START

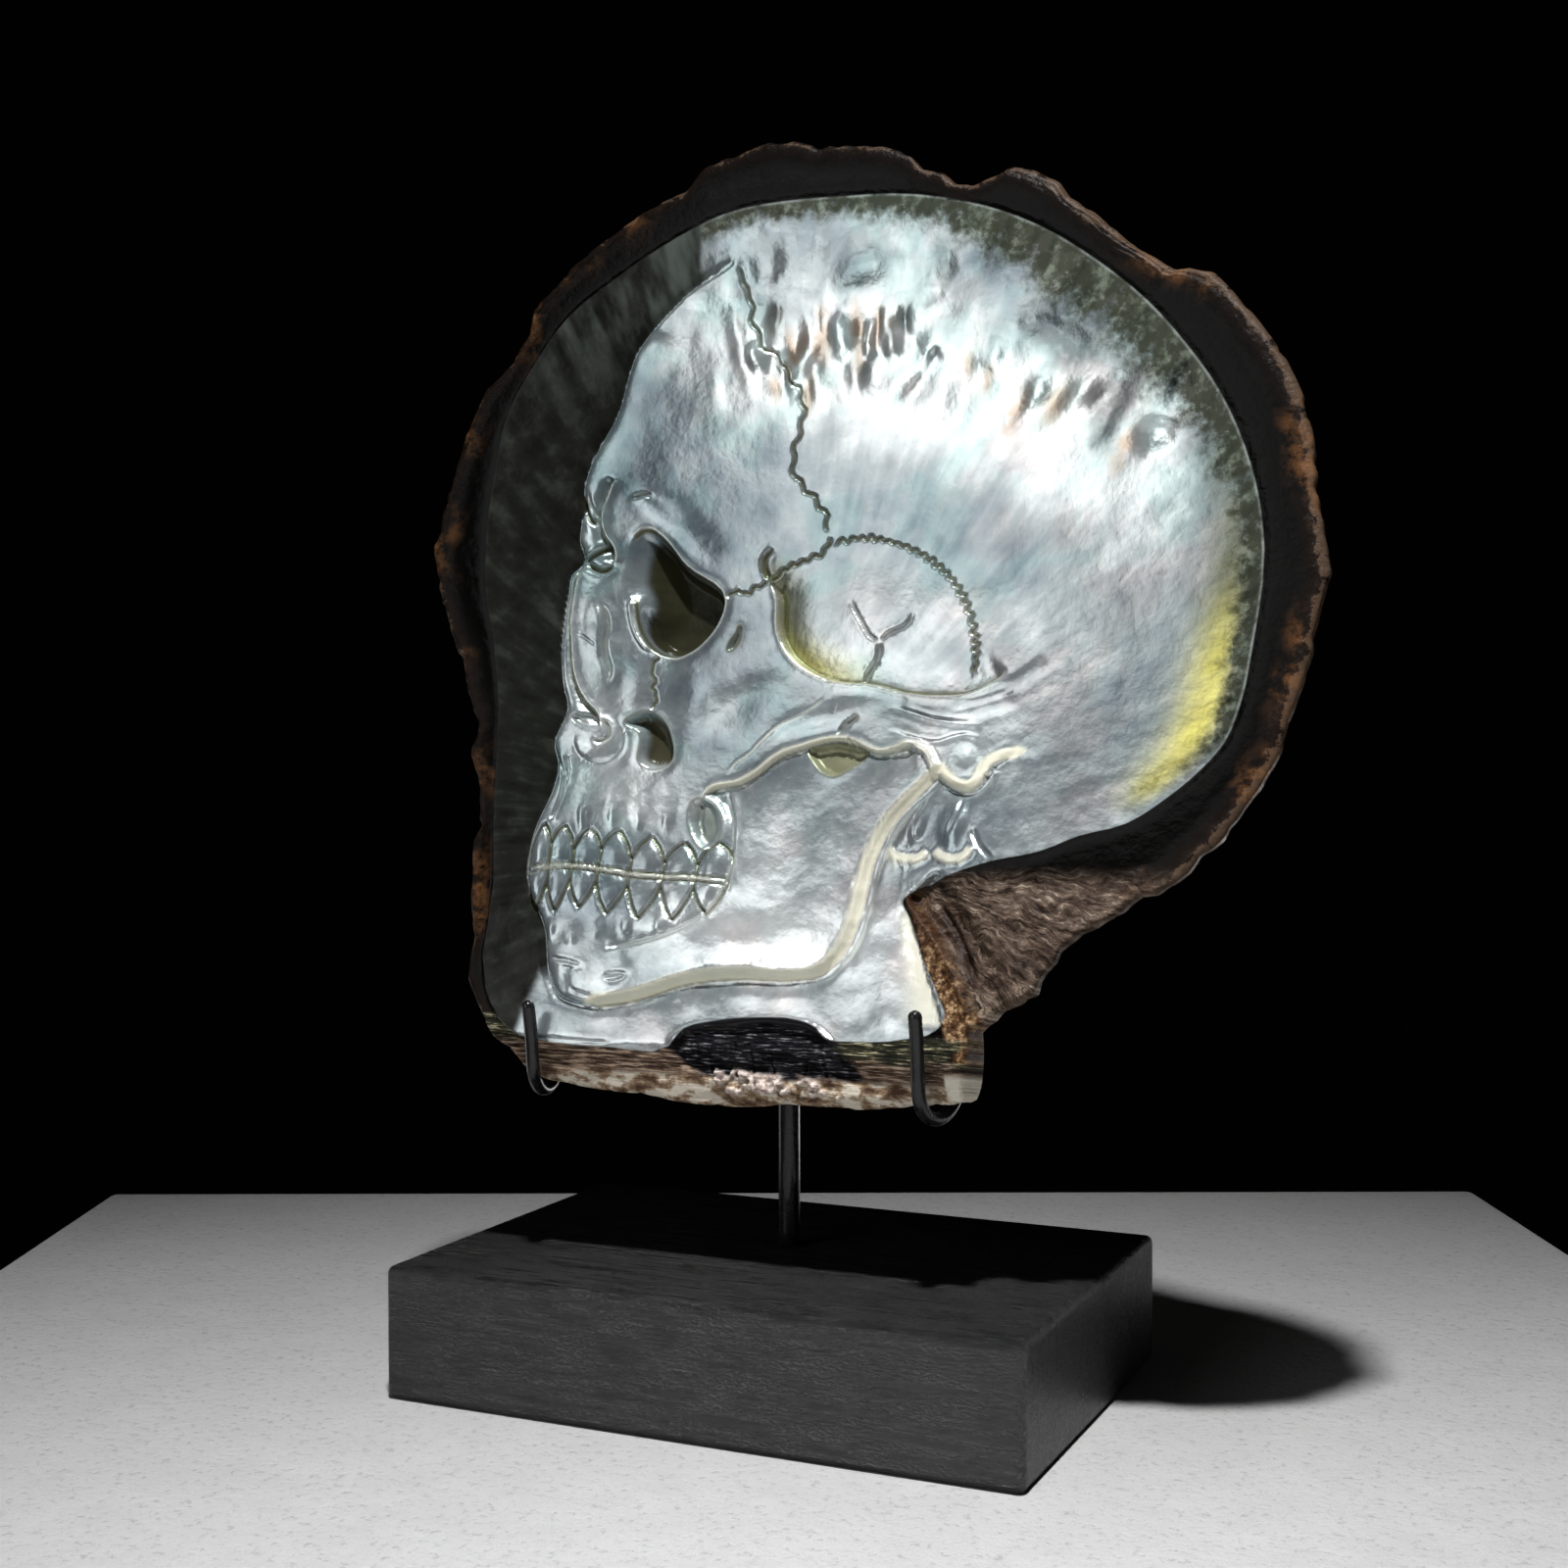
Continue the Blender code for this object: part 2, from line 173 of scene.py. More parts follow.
# Ledges: line, side that is cut low (+1 left of its direction), depth, wall width, ramp width,
# height of the crest along it, cream on the wall and along the crest, the crest's cream partly a painted
# highlight, olive at its foot, partly painted shade
LEDGES = (
    # Cheekbone
    (((-13.3, 55.4), (-12.2, 57.1), (-6.4, 58.7), (-4.0, 60.0), (1.3, 64.1), (5.1, 65.4),
      (12.3, 66.9), (15.8, 66.3), (20.5, 64.5), (28.3, 66.1)), -1, 1.1, 0.5, 10.0, 0.4, 0.8, 0.6),
    # Temple
    (TEMPLE_LINE, 1, 1.7, 0.6, 10.0, 0.4, 0.25, 1.0),
    # Front of the jaw's branch
    (((-8.2, 57.3), (-5.6, 51.0), (-5.1, 46.9), (-4.9, 42.7), (-6.8, 36.4),
      (-8.8, 33.6), (-14.7, 29.7), (-27.1, 25.9)), -1, 1.1, 0.9, 5.0, 0.25, 0.15, 0.35),
    # Side of the nose
    (((-41.3, 100.2), (-42.2, 96.6), (-42.4, 92.7), (-42.4, 88.7), (-41.6, 84.8),
      (-39.8, 77.6), (-38.0, 74.3), (-34.0, 69.7), (-33.8, 67.9)), -1, 1.2, 0.7, 3.2, 0.35, 0.2, 0.9),
    # Front of the brow
    (((-35.6, 116.9), (-37.8, 108.7), (-37.3, 106.5), (-34.9, 102.5),
      (-34.9, 100.4)), -1, 1.3, 0.7, 3.6, 0.35, 0.1, 0.9),
    # Front of the upper jaw
    (((-39.3, 62.8), (-38.7, 59.5), (-39.1, 56.3), (-40.9, 50.0)), -1, 0.5, 0.6, 2.5,
     0.2, 0.0, 0.2),
)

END

■ **EXERCISE GOAL**: Without changing a word, restate the whole listing.

■ **CORRECT OUTPUT**:
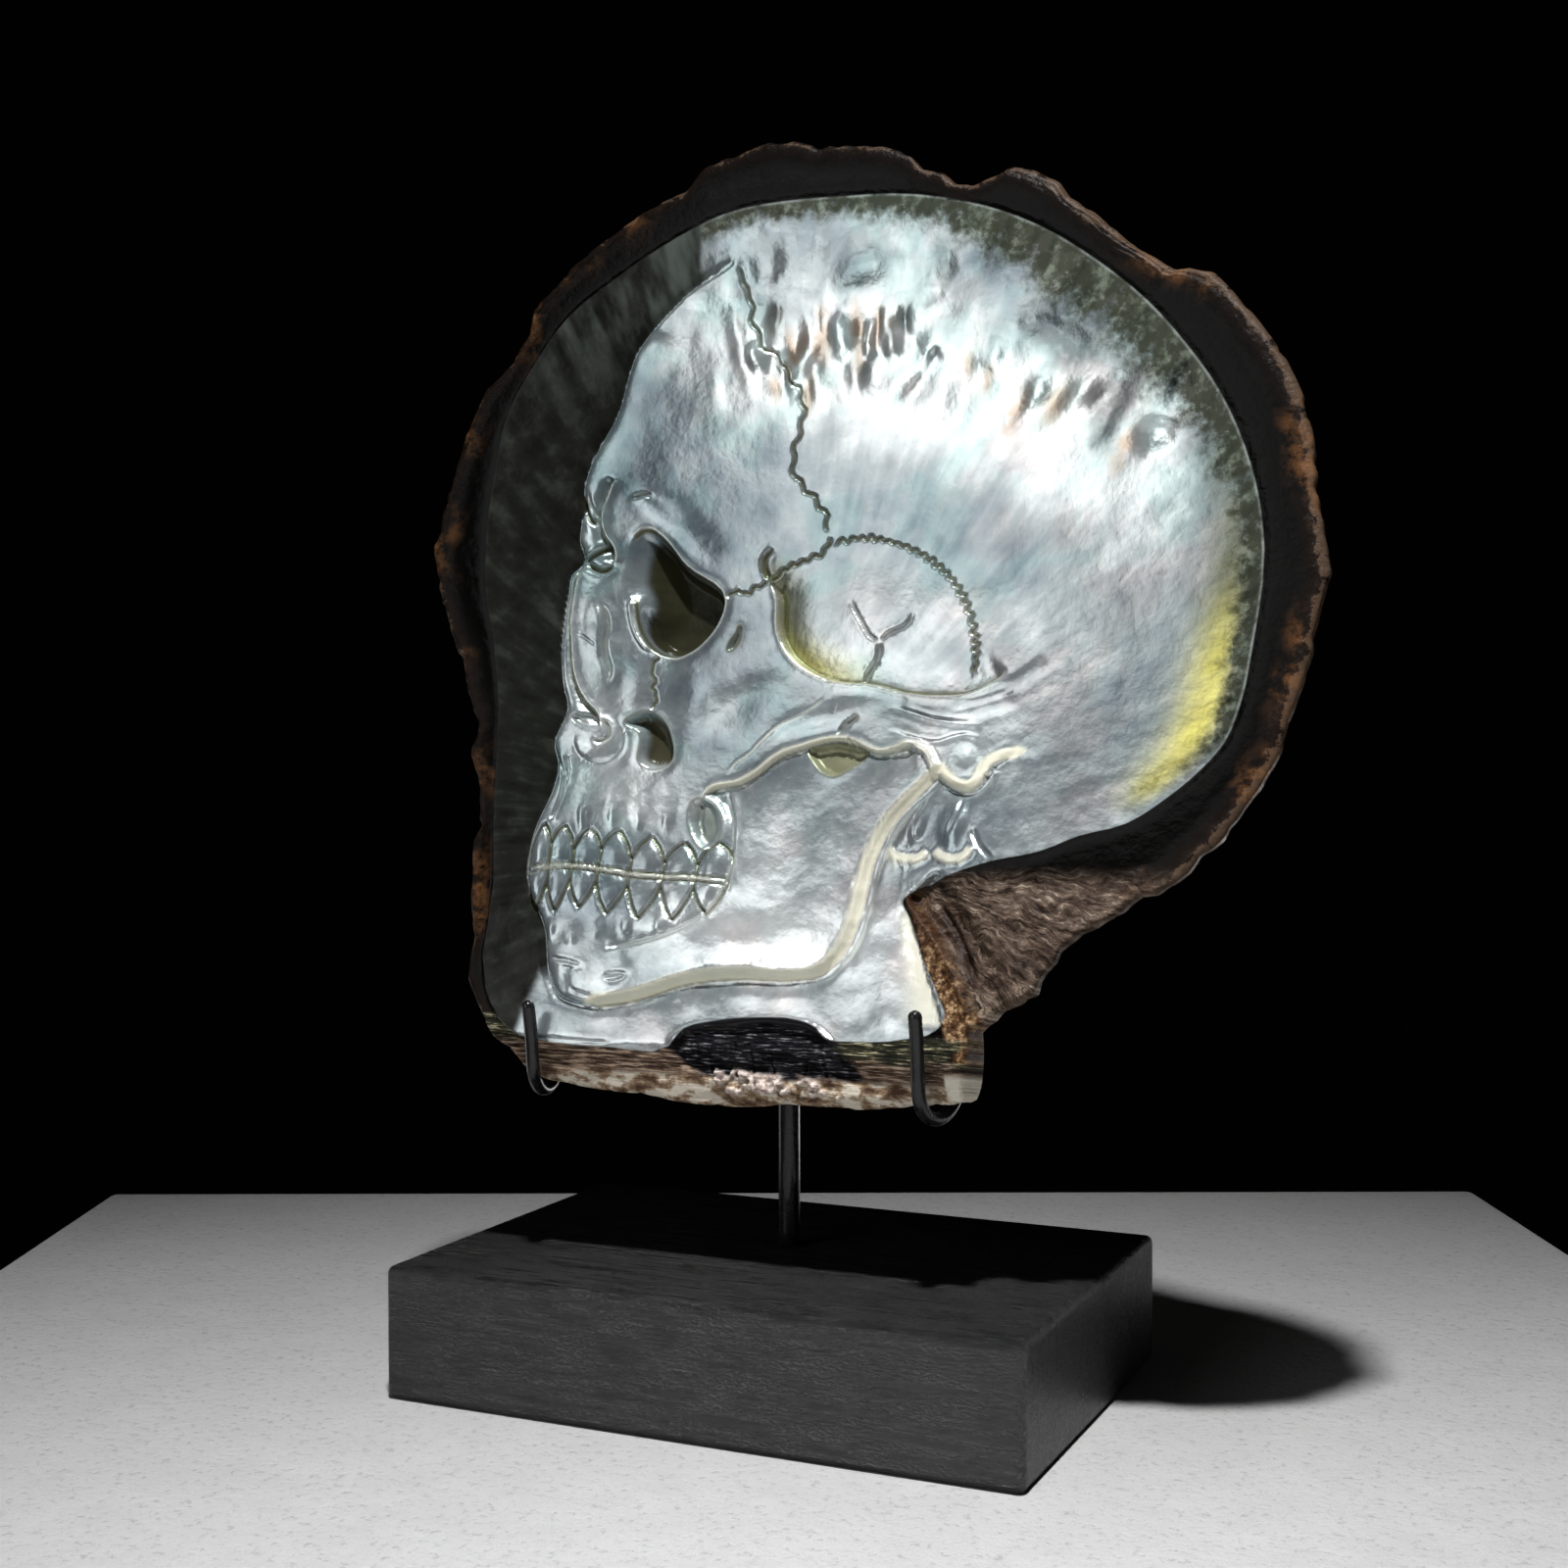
Continue the Blender code for this object: part 2, from line 173 of scene.py. More parts follow.
# Ledges: line, side that is cut low (+1 left of its direction), depth, wall width, ramp width,
# height of the crest along it, cream on the wall and along the crest, the crest's cream partly a painted
# highlight, olive at its foot, partly painted shade
LEDGES = (
    # Cheekbone
    (((-13.3, 55.4), (-12.2, 57.1), (-6.4, 58.7), (-4.0, 60.0), (1.3, 64.1), (5.1, 65.4),
      (12.3, 66.9), (15.8, 66.3), (20.5, 64.5), (28.3, 66.1)), -1, 1.1, 0.5, 10.0, 0.4, 0.8, 0.6),
    # Temple
    (TEMPLE_LINE, 1, 1.7, 0.6, 10.0, 0.4, 0.25, 1.0),
    # Front of the jaw's branch
    (((-8.2, 57.3), (-5.6, 51.0), (-5.1, 46.9), (-4.9, 42.7), (-6.8, 36.4),
      (-8.8, 33.6), (-14.7, 29.7), (-27.1, 25.9)), -1, 1.1, 0.9, 5.0, 0.25, 0.15, 0.35),
    # Side of the nose
    (((-41.3, 100.2), (-42.2, 96.6), (-42.4, 92.7), (-42.4, 88.7), (-41.6, 84.8),
      (-39.8, 77.6), (-38.0, 74.3), (-34.0, 69.7), (-33.8, 67.9)), -1, 1.2, 0.7, 3.2, 0.35, 0.2, 0.9),
    # Front of the brow
    (((-35.6, 116.9), (-37.8, 108.7), (-37.3, 106.5), (-34.9, 102.5),
      (-34.9, 100.4)), -1, 1.3, 0.7, 3.6, 0.35, 0.1, 0.9),
    # Front of the upper jaw
    (((-39.3, 62.8), (-38.7, 59.5), (-39.1, 56.3), (-40.9, 50.0)), -1, 0.5, 0.6, 2.5,
     0.2, 0.0, 0.2),
)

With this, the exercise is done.